Talking of quality brings me to the fact that the Stream Magic 6 Upsamples internally to 384kHz and applies a ‘polynomial curve fitting interpolation’ licensed from Anagram Technologies of Switzerland. This gives greater freedom in applying filtering and indeed Cambridge Audio exploit this by offering three different digital filters on the Stream Magic 6: Linear phase, Minimum Phase and Steep. I have listened to this filter set many times and can barely detect differences; my preference is always for the very slightly darker and more stable sound of Steep. And I’m pleased to note that our new Rohde & Schwarz UPV digital analyser shows there is truly little difference in either pass band or stop band behaviour of these filters, up to 250kHz, so my ears don’t deceive me! Having selectable filters is a nice touch, but don’t expect to hear big differences. The changes in phase and elimination of pulse pre-ringing are subtle effects.
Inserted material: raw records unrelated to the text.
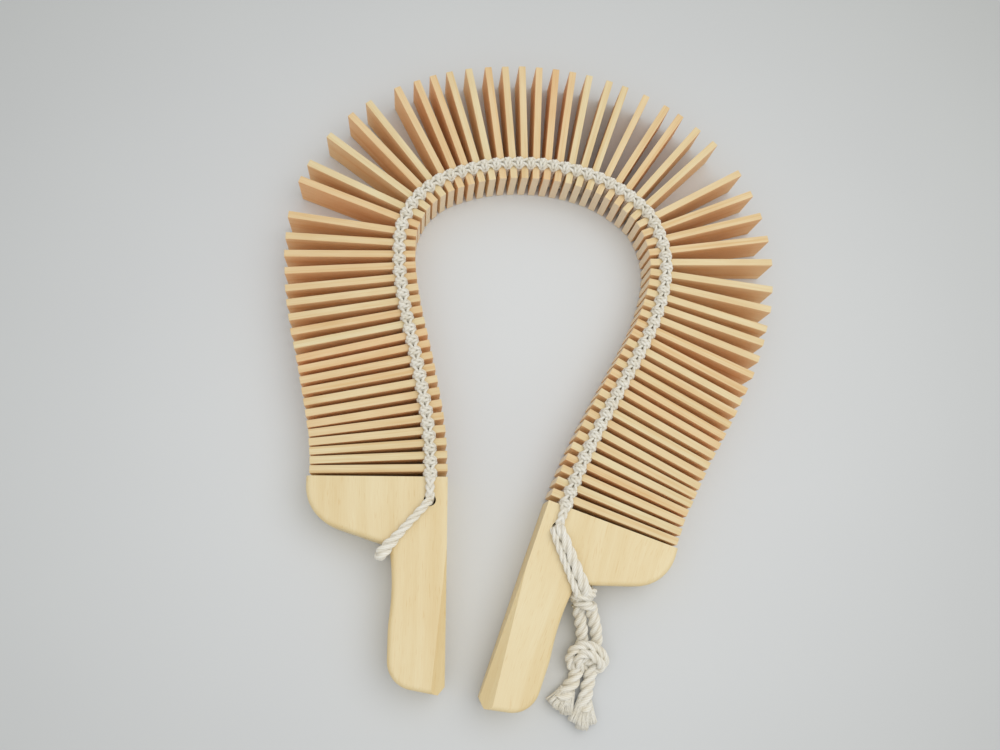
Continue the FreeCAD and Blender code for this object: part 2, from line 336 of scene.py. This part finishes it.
def cotton(name, yarns):
    """Off-white twisted cotton: painted shade darker in the grooves between plies, fine yarns wound
    round each ply.
    """
    s = Shader(name, 0.9, 0.35)
    crown = s.node("ShaderNodeAttribute", attribute_type="GEOMETRY", attribute_name="crown")
    uv = s.node("ShaderNodeUVMap", uv_map="lay")
    coord = s.node("ShaderNodeTexCoord").outputs["Object"]
    parts = s.node("ShaderNodeSeparateXYZ", {0: uv.outputs[0]})
    wound = s.math("ADD", s.math("MULTIPLY", parts.outputs[0], yarns), parts.outputs[1])
    wave = s.math("SINE", s.math("MULTIPLY", wound, 2 * math.pi))
    fuzz = s.streaks(coord, (2600.0, 2600.0, 2600.0))
    soil = s.streaks(coord, (120.0, 120.0, 120.0))
    # Darker towards the grooves between the plies, paler on their crowns: painted shade in the
    # grooves.
    raised = s.ramp(crown.outputs["Fac"], 0.0, 0.75)
    base = s.mix(raised, rgb(0.75, 0.70, 0.59), rgb(0.86, 0.835, 0.75))
    yarn = s.mix(s.ramp(wave, -0.9, 0.4), rgb(0.89, 0.87, 0.82), rgb(1, 1, 1))
    base = s.mix(1.0, base, yarn, "MULTIPLY")
    dust = s.mix(s.ramp(soil, 0.4, 0.75), rgb(1, 1, 1), rgb(0.93, 0.90, 0.83))
    base = s.mix(1.0, base, dust, "MULTIPLY")
    s.colour(base)
    height = s.math("ADD", s.math("MULTIPLY", wave, 0.5), fuzz)
    s.bump(height, 0.5, 0.00018)
    return s.material


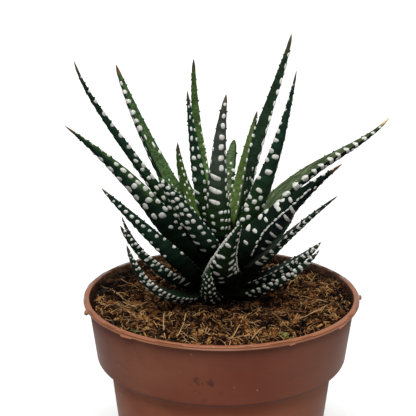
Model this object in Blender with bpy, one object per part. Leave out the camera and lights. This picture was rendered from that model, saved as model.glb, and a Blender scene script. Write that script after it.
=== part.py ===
"""Haworthia attenuata in a round plastic nursery pot.

The origin is the centre of the pot's base, +Z is up and -Y is the plant's front.
Sizes are in millimetres and are turned into metres where a mesh is made.
"""
import math
from dataclasses import dataclass

import bmesh
import bpy
import numpy as np

MM = 0.001
GAP = 0.3

# Pot
POT_HEIGHT = 100.0
RIM_RADIUS = 60.0
LIP_THICKNESS = 1.3
COLLAR_TOP_RADIUS = 57.8
COLLAR_BOTTOM_RADIUS = 54.8
COLLAR_HEIGHT = 28.4
COLLAR_EDGE_ROUND = 2.4
LIP_EDGE = 0.4
LIP_UNDERSIDE_DROP = 0.5
SHELF_CORNER = 1.5
BODY_TOP_RADIUS = 49.3
BASE_RADIUS = 41.6
BASE_EDGE_ROUND = 1.5
WALL = 1.2
BASE_THICKNESS = 2.0
ROUND_SIDES = 64
DRAIN_HOLES = 6
DRAIN_HOLE_RADIUS = 3.0
DRAIN_CIRCLE_RADIUS = 28.0
DRAIN_HOLE_SIDES = 12

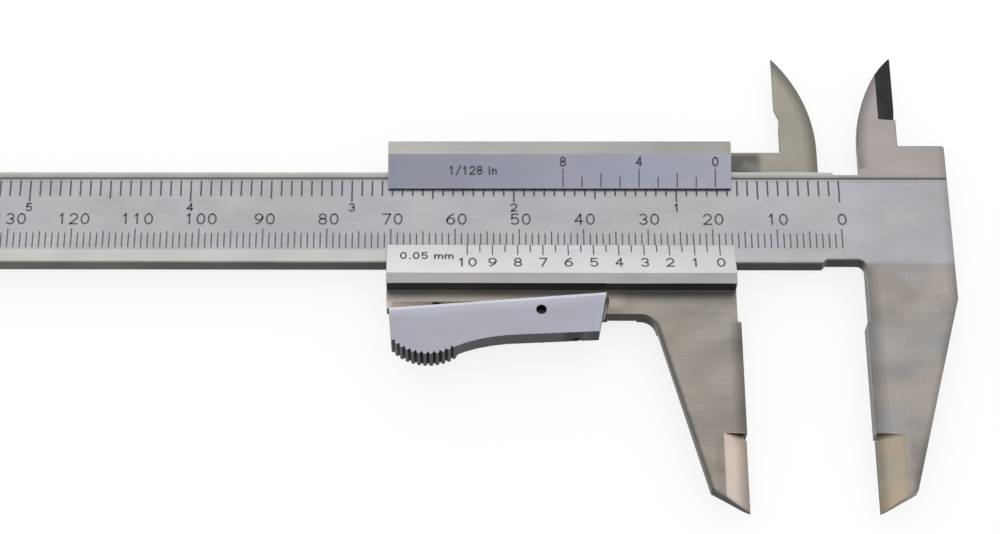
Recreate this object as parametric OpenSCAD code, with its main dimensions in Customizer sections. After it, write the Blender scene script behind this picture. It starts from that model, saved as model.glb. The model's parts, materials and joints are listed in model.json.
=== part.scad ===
// Left-handed sliding caliper, 150 mm, with a thumb-lever brake.
// X runs along the beam, Y across it towards the inside jaws, Z out of the graduated face.
// The origin lies on the fixed outside measuring face, at mid height and mid thickness.
// The modules draw in beam coordinates: Y = 0 on the beam's centre line, Z = 0 on its back.

/* [Beam] */
// Width of the beam
beam_w = 15.8; // [14:0.2:18]
// Thickness of the beam and of the outside jaws
beam_t = 3; // [2.8:0.1:3.6]
// Distance from the fixed measuring face to the far end of the beam
beam_reach = 214.8; // [212:0.2:230]
// Width of the head, from the measuring face to its right edge
head_w = 14.15; // [13.5:0.05:17]
// Height of the head block above the upper edge of the beam
head_block_h = 4.75; // [4:0.05:6]
// Size of the corner cut on the head block
head_corner = 0.3; // [0.2:0.1:1.5]
// Ground-away depth of the beam's lower edge beside the head
lower_relief = 0.6; // [0.3:0.1:0.9]
// Length of the ground-away lower edge
lower_relief_len = 5.7; // [4:0.1:8]
// Ground-away depth of the beam's upper edge beside the head
upper_relief = 0.45; // [0.2:0.05:0.8]
// Length of the ground-away upper edge
upper_relief_len = 3.6; // [2.5:0.1:6]
// Width of the line cut along the top of the scale
scale_line_w = 0.25; // [0.15:0.05:0.4]
// Depth of the line cut along the top of the scale
scale_line_d = 0.12; // [0.05:0.01:0.2]
// Distance of that line from the upper edge of the beam
scale_line_in = 1.05; // [0.8:0.05:1.6]

/* [Outside jaws] */
// Opening between the measuring faces at rest
opening = 19.1; // [15:0.1:24]
// Reach of the outside jaws below the beam
jaw_reach = 41; // [38:0.5:44]
// Width of a jaw at the shoulder of its tip
jaw_tip_w = 5.66; // [5:0.02:6.5]
// Height of the sloping tip edge
jaw_tip_h = 3.35; // [2.5:0.05:4]
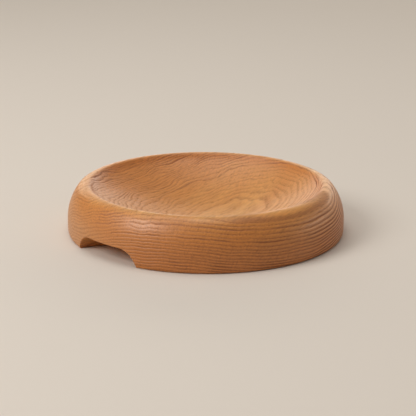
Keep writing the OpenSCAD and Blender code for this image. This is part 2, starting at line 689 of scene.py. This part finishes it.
def stand(reach: np.ndarray, height: np.ndarray, turn: float) -> np.ndarray:
    """Stands a half section up in one direction, in radians."""
    return np.stack([reach * math.cos(turn), reach * math.sin(turn), height], axis=1)


def mesh_object(name: str, points: np.ndarray, faces: list[tuple[int, ...]]) -> Object:
    """Makes a smooth-shaded mesh object from points in millimetres.

    Args:
        name: the piece's name.
        points: the vertices, one row each.
        faces: the faces, as vertex numbers.

    Returns:
        The object, linked into the scene.
    """
    mesh = bpy.data.meshes.new(name)
    mesh.from_pydata((points * MM).tolist(), [], faces)
    mesh.validate()
    mesh.shade_smooth()
    made = bpy.data.objects.new(name, mesh)
    bpy.context.scene.collection.objects.link(made)
    return made


def loft(name: str, columns: list[np.ndarray], ends: tuple[float, float]) -> Object:
    """Joins a ring of columns into a skin and closes it on the axis.

    Args:
        name: the piece's name.
        columns: each column's points, in millimetres.
        ends: how high the skin meets the axis, before the first rows and after the last ones.

    Returns:
        The object, linked into the scene.
    """
    rows, cols = len(columns[0]), len(columns)
    middle = rows * cols
    faces = []
    for i in range(cols):
        a, b = i * rows, ((i + 1) % cols) * rows
        faces.append((middle, b, a))
        faces += [(a + k, b + k, b + k + 1, a + k + 1) for k in range(rows - 1)]
        faces.append((a + rows - 1, b + rows - 1, middle + 1))
    cloud = np.concatenate([*columns, [[0.0, 0.0, end] for end in ends]])
    return mesh_object(name, cloud, faces)


# ---- The plate ----

class Station(NamedTuple):
    """A column of the body's mesh: its direction at the recess, where its foot ends, where its
    outer wall starts, and whether a notch lies between the two.
    """

    turn: float
    foot: np.ndarray
    wall: np.ndarray
    notched: bool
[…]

Finally, internet radio was beautifully catalogued on my iPhone and an iPad is even better, making listening to internet radio easy. Countries are identified by their national flag and there are 203 of them. The UK comes up between Uganda and Ukraine – and even the Gaza Strip is represented. An alphabetical index down the side makes access quick and easy, to what totals around 14,000 stations globally. In most menu schemes internet radio is difficult to access, but via Cambridge Audio’s App it was a doddle. And there are Streaming services like BBC iPlayer Radio, Pandora and Rhapsody, some of which need registration before use.